[MUD-Dev] Mozilla as a client (was: A new MUD-standard)

Bruce bruce at puremagic.com
Tue Feb 20 23:26:21 CET 2001


Hi Kwon,

It is great to see other people interested in Mozilla! :)

Kwon Ekstrom wrote:

> I have been (and still am) seriously considering embedding Mozilla
> NWLayout into a mud client.  I think it'd be interesting if you sent
> data to the client in "packets" which were rendered on the screen.
> The advantage of using NWLayout is because it's a web browser engine
> with full support for HTML 4.0, CSS 1.0, and DOM 1.0 with Netscape
> style plugins available.  With all the tools available for writing web
> pages available, it'd be a powerful interface.

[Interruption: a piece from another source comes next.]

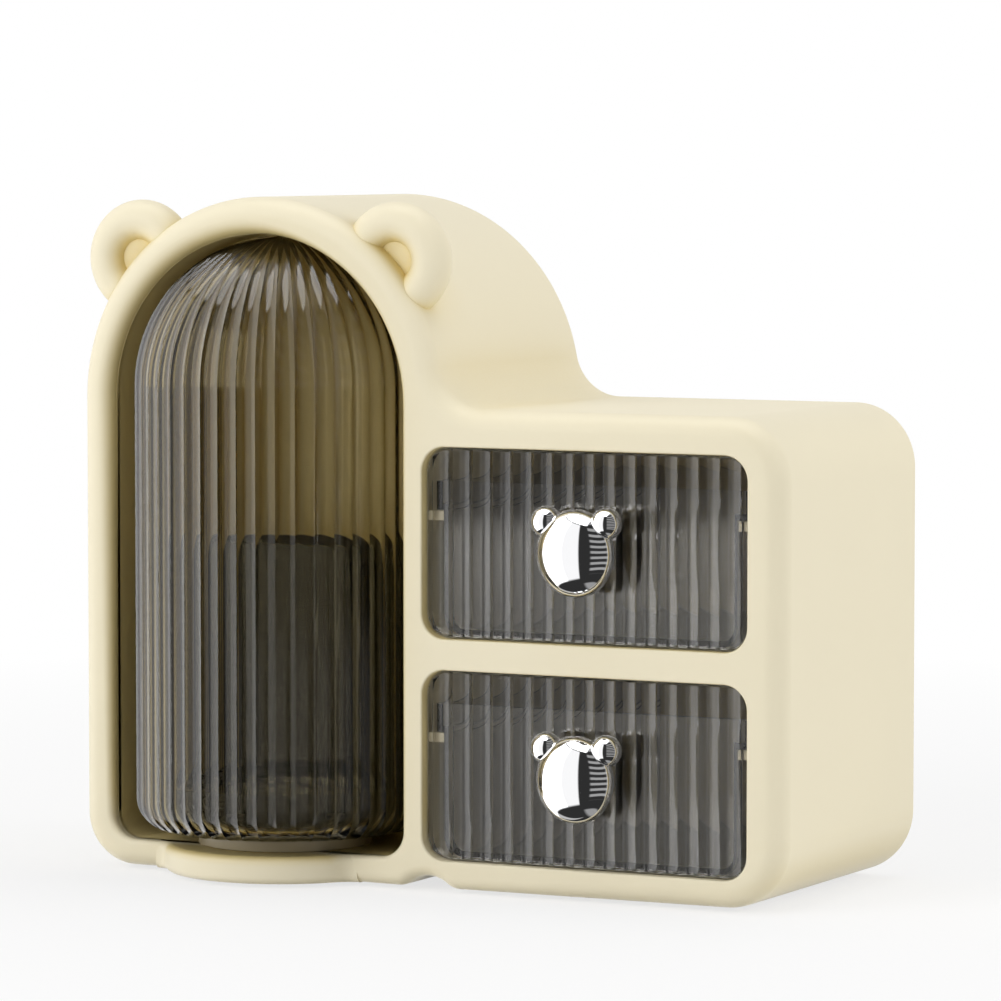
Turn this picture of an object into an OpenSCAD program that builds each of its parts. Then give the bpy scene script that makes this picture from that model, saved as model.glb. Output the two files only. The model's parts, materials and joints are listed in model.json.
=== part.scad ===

This was what originally got me interested in Mozilla until I actually 
started to use it and saw how many memory leaks and such it had and 
ended up taking a several month detour into working on memory leaks 
instead. :/

Beyond what you mention, there are also things like the upcoming SVG 
support, the existing support for RDF, and (I believe) XML-RPC. XSL 
would be nice as well to provide a stylesheet-based way of converting 
from text with markup (in XML) to a visible and viewable format for the 
user to read.  I've also really wanted to see an entire administrative 
and building interface for a mud that used those tools as it could do a 
far better job at presenting data than was possible via HTML a couple of 
years ago.

I think these are good examples of why it is useful to build upon 
existing standards and to leverage them in your design and 
implementation, rather than taking a Not-Invented-Here approach and 
recreate things from the ground up.

> The trick would be to relay data back and forth and to have a
> scroll-back limit.  I think you'd have to give the core engine the
> ability to run a script on receiving a packet, or throw an event... if
> the event isn't handled, then just append it at the end.  You'd
> probably want to place data inside of an element so that it could be
> handled easily.

(I've got a post coming up sometime this week about protocol 
requirements and a look at the current set of existing protocols which 
may address some of the things that you brought up here.  I just need 24 
more hours in my days. :)  With luck, that will cover the topics that 
are currently being ignored in the current thread.)

In terms of implementing a basic chat client in Mozilla, have you looked 
at Chatzilla which implements enough of the IRC protocol and does 
scrollback and everything?  It opens a socket from within JS and goes 
from there.

andreww at Netscape was also working on a single-player RPG type engine 
using Mozilla, which may have useful XUL for handling graphics and such.